____ MATERIAL FOR THIS EXERCISE

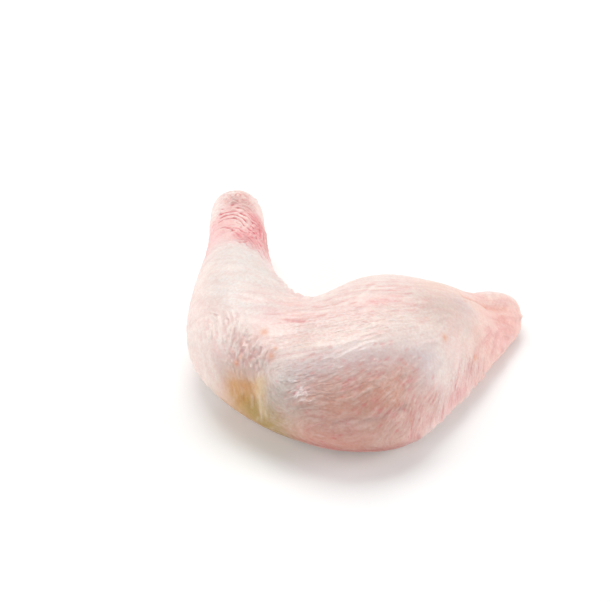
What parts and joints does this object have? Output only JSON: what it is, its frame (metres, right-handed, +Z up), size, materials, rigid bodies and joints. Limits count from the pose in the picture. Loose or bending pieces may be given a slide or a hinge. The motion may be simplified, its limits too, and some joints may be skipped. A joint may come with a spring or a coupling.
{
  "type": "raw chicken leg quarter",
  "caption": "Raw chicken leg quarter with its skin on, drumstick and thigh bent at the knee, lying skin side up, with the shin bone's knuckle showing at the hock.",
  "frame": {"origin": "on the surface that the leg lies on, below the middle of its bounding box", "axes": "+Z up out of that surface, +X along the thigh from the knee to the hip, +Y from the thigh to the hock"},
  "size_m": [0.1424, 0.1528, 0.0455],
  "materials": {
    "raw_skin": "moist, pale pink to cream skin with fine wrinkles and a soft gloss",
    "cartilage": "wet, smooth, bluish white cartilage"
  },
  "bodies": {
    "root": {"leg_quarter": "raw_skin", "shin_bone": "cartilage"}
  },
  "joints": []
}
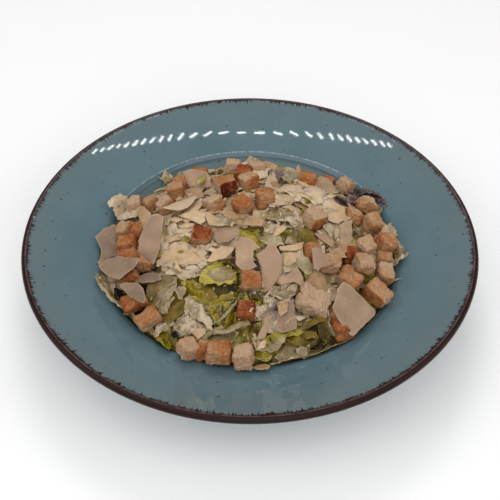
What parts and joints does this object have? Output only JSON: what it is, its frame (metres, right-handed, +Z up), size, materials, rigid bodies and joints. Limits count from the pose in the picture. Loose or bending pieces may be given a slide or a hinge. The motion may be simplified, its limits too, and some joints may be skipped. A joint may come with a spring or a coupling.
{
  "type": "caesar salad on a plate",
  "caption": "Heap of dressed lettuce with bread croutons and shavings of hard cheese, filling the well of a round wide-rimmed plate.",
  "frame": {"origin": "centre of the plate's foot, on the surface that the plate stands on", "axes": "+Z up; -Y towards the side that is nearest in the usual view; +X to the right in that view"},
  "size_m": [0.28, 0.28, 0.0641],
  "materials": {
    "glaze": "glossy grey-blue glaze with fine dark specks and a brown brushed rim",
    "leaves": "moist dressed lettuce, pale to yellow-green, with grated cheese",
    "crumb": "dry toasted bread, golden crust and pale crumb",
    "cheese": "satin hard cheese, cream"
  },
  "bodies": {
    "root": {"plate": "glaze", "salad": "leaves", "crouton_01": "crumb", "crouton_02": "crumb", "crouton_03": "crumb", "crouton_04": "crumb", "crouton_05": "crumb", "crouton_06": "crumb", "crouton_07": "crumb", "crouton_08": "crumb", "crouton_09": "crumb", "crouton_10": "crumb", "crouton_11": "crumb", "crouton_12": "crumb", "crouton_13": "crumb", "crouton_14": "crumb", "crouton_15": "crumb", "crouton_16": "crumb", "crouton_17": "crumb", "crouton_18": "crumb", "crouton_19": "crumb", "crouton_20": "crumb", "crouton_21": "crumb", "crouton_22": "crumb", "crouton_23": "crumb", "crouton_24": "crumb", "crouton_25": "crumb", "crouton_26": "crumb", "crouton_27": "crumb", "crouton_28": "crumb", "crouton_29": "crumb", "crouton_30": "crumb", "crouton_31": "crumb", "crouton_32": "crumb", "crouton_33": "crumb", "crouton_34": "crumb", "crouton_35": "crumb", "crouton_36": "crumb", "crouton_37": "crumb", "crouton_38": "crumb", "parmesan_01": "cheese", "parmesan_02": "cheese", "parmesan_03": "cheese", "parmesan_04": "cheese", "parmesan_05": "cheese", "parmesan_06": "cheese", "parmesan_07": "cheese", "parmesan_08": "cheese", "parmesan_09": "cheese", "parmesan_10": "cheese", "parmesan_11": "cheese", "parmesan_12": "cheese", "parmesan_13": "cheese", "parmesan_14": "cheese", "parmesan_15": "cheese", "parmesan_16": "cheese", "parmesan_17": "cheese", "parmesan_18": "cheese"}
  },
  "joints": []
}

________

REQUEST
Copy out each record from above, exactly.

WRITTEN SOLUTION
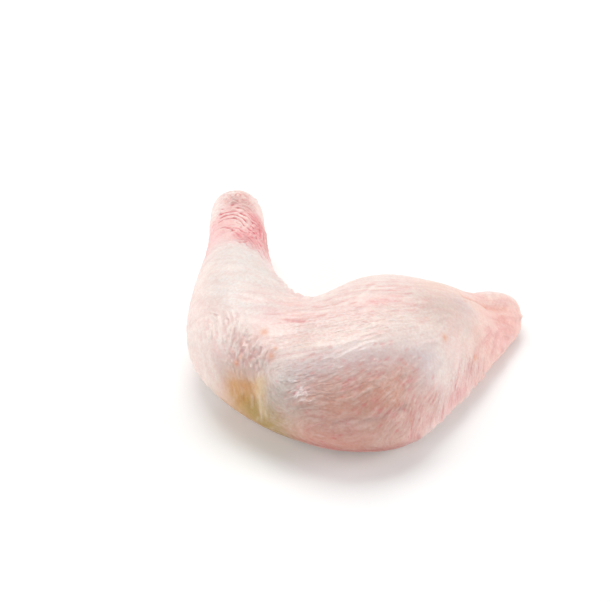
What parts and joints does this object have? Output only JSON: what it is, its frame (metres, right-handed, +Z up), size, materials, rigid bodies and joints. Limits count from the pose in the picture. Loose or bending pieces may be given a slide or a hinge. The motion may be simplified, its limits too, and some joints may be skipped. A joint may come with a spring or a coupling.
{
  "type": "raw chicken leg quarter",
  "caption": "Raw chicken leg quarter with its skin on, drumstick and thigh bent at the knee, lying skin side up, with the shin bone's knuckle showing at the hock.",
  "frame": {"origin": "on the surface that the leg lies on, below the middle of its bounding box", "axes": "+Z up out of that surface, +X along the thigh from the knee to the hip, +Y from the thigh to the hock"},
  "size_m": [0.1424, 0.1528, 0.0455],
  "materials": {
    "raw_skin": "moist, pale pink to cream skin with fine wrinkles and a soft gloss",
    "cartilage": "wet, smooth, bluish white cartilage"
  },
  "bodies": {
    "root": {"leg_quarter": "raw_skin", "shin_bone": "cartilage"}
  },
  "joints": []
}
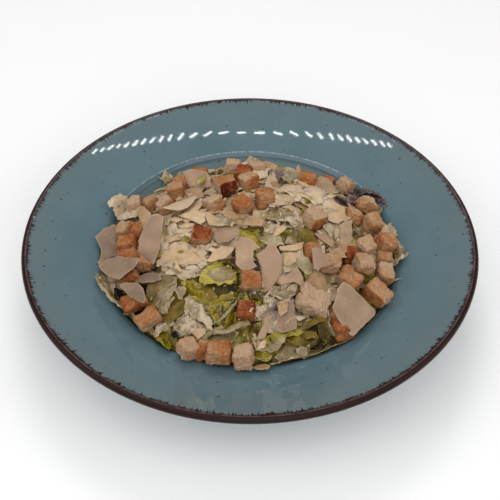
What parts and joints does this object have? Output only JSON: what it is, its frame (metres, right-handed, +Z up), size, materials, rigid bodies and joints. Limits count from the pose in the picture. Loose or bending pieces may be given a slide or a hinge. The motion may be simplified, its limits too, and some joints may be skipped. A joint may come with a spring or a coupling.
{
  "type": "caesar salad on a plate",
  "caption": "Heap of dressed lettuce with bread croutons and shavings of hard cheese, filling the well of a round wide-rimmed plate.",
  "frame": {"origin": "centre of the plate's foot, on the surface that the plate stands on", "axes": "+Z up; -Y towards the side that is nearest in the usual view; +X to the right in that view"},
  "size_m": [0.28, 0.28, 0.0641],
  "materials": {
    "glaze": "glossy grey-blue glaze with fine dark specks and a brown brushed rim",
    "leaves": "moist dressed lettuce, pale to yellow-green, with grated cheese",
    "crumb": "dry toasted bread, golden crust and pale crumb",
    "cheese": "satin hard cheese, cream"
  },
  "bodies": {
    "root": {"plate": "glaze", "salad": "leaves", "crouton_01": "crumb", "crouton_02": "crumb", "crouton_03": "crumb", "crouton_04": "crumb", "crouton_05": "crumb", "crouton_06": "crumb", "crouton_07": "crumb", "crouton_08": "crumb", "crouton_09": "crumb", "crouton_10": "crumb", "crouton_11": "crumb", "crouton_12": "crumb", "crouton_13": "crumb", "crouton_14": "crumb", "crouton_15": "crumb", "crouton_16": "crumb", "crouton_17": "crumb", "crouton_18": "crumb", "crouton_19": "crumb", "crouton_20": "crumb", "crouton_21": "crumb", "crouton_22": "crumb", "crouton_23": "crumb", "crouton_24": "crumb", "crouton_25": "crumb", "crouton_26": "crumb", "crouton_27": "crumb", "crouton_28": "crumb", "crouton_29": "crumb", "crouton_30": "crumb", "crouton_31": "crumb", "crouton_32": "crumb", "crouton_33": "crumb", "crouton_34": "crumb", "crouton_35": "crumb", "crouton_36": "crumb", "crouton_37": "crumb", "crouton_38": "crumb", "parmesan_01": "cheese", "parmesan_02": "cheese", "parmesan_03": "cheese", "parmesan_04": "cheese", "parmesan_05": "cheese", "parmesan_06": "cheese", "parmesan_07": "cheese", "parmesan_08": "cheese", "parmesan_09": "cheese", "parmesan_10": "cheese", "parmesan_11": "cheese", "parmesan_12": "cheese", "parmesan_13": "cheese", "parmesan_14": "cheese", "parmesan_15": "cheese", "parmesan_16": "cheese", "parmesan_17": "cheese", "parmesan_18": "cheese"}
  },
  "joints": []
}